La séance sera consacrée aux supports de diffusion musicale et à leur évolution dans le temps et dans l’espace, du disque au numérique. Comment les capitales ont-elles été des pôles de l’industrie du disque, comment celle-ci a-t-elle porté les différents courants musicaux, rock, punk, musique électronique ? Comment et quand cette industrie s’est-elle engagée dans les difficultés ? Les autres vecteurs pourront aussi être abordés : radio, cassettes, numérique.

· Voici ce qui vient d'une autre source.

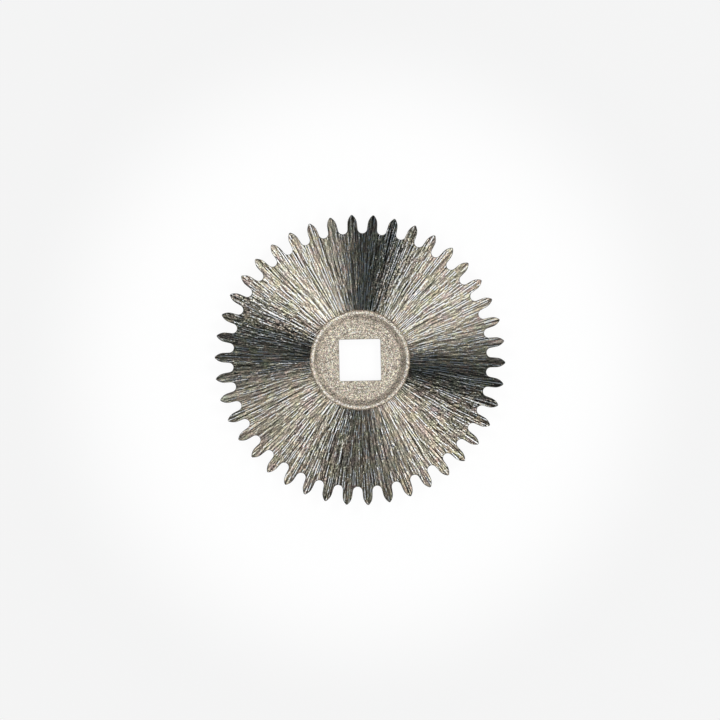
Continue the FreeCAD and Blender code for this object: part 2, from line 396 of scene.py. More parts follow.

Séance n°4, jeudi 15 mars 2018 14H-16H, université Paris 3, 13 rue Santeuil, 75 005 Paris : Presse écrite et audiovisuelle dans leurs relations avec la vie culturelle des capitales européennes depuis 1945 

Les principales évolutions économiques et politiques de la presse écrite et audiovisuelle des 4 capitales seront examinées et on prêtera attention à leurs répercussions sur la sphère littéraire et artistique. On pourra se pencher également sur les représentations véhiculées par ces vecteurs d’information en ce qui concerne les capitales.

 

Séance 5, vendredi 13 avril 2018 14H-16H université Paris 3, 13 rue Santeuil, 75 005 Paris : Les arts appliqués dans les capitales européennes depuis 1945

Les capitales ont semble-t-il vocation à concentrer l’industrie de la mode, l’industrie du luxe et ce qu’on appelle plus largement les arts appliqués. Paris offre un exemple probant dès l’époque moderne pour ce qui est du vêtement. Les capitales ont en ce sens un fort pouvoir de définition des goûts. Cette séance se propose de vérifier dans quelle mesure le phénomène s’est développé depuis 1945, à partir de quelques exemples de capitales européennes. Celles-ci peuvent également exercer un pouvoir de rayonnement international non négligeable dans ce domaine. Une approche comparée devrait permettre de distinguer des phénomènes de concurrence internationale.